WHAT TO WORK ON
Copy only this: the line containing "The FreeCAD and", the line containing "To_Max=-0.04)", and every line between them, exactly as written.

INPUT RECORDS
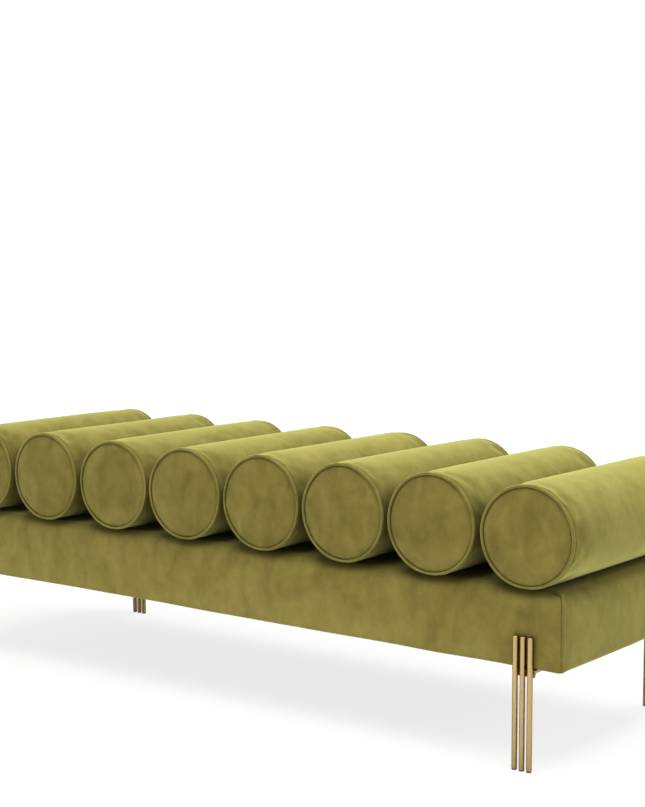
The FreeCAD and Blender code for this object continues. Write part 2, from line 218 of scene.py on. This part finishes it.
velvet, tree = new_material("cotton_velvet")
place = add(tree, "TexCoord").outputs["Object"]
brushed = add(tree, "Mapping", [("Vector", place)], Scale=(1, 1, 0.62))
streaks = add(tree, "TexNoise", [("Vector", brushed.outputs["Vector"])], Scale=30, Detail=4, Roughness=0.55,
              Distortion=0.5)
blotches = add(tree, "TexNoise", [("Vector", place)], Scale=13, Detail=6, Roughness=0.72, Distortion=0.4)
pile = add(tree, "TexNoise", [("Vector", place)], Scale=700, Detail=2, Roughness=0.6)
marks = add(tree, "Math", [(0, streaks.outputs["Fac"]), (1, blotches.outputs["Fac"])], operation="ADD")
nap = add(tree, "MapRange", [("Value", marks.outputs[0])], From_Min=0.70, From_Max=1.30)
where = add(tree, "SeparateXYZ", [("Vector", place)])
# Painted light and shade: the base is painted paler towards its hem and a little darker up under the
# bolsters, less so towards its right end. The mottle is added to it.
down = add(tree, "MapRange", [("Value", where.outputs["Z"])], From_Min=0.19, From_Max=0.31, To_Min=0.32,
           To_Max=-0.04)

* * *

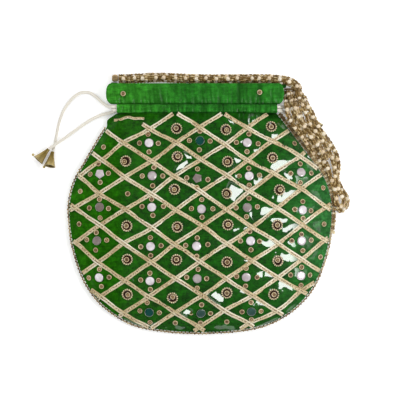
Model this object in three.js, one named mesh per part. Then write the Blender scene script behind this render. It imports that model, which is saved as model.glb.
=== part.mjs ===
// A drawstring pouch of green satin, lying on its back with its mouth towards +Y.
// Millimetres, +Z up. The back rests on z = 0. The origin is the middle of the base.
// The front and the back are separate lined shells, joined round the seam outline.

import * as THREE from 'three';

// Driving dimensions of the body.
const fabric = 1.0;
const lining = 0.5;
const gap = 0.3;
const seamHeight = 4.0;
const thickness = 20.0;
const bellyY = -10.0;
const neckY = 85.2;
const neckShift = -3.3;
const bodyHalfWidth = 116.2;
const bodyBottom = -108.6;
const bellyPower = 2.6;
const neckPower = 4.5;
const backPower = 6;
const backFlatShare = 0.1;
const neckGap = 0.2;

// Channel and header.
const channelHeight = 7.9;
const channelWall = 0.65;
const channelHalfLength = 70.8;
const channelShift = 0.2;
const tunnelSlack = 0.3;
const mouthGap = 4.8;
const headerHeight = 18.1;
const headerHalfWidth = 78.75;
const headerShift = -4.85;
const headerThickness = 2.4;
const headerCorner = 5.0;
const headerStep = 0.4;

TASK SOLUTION
The FreeCAD and Blender code for this object continues. Write part 2, from line 218 of scene.py on. This part finishes it.
velvet, tree = new_material("cotton_velvet")
place = add(tree, "TexCoord").outputs["Object"]
brushed = add(tree, "Mapping", [("Vector", place)], Scale=(1, 1, 0.62))
streaks = add(tree, "TexNoise", [("Vector", brushed.outputs["Vector"])], Scale=30, Detail=4, Roughness=0.55,
              Distortion=0.5)
blotches = add(tree, "TexNoise", [("Vector", place)], Scale=13, Detail=6, Roughness=0.72, Distortion=0.4)
pile = add(tree, "TexNoise", [("Vector", place)], Scale=700, Detail=2, Roughness=0.6)
marks = add(tree, "Math", [(0, streaks.outputs["Fac"]), (1, blotches.outputs["Fac"])], operation="ADD")
nap = add(tree, "MapRange", [("Value", marks.outputs[0])], From_Min=0.70, From_Max=1.30)
where = add(tree, "SeparateXYZ", [("Vector", place)])
# Painted light and shade: the base is painted paler towards its hem and a little darker up under the
# bolsters, less so towards its right end. The mottle is added to it.
down = add(tree, "MapRange", [("Value", where.outputs["Z"])], From_Min=0.19, From_Max=0.31, To_Min=0.32,
           To_Max=-0.04)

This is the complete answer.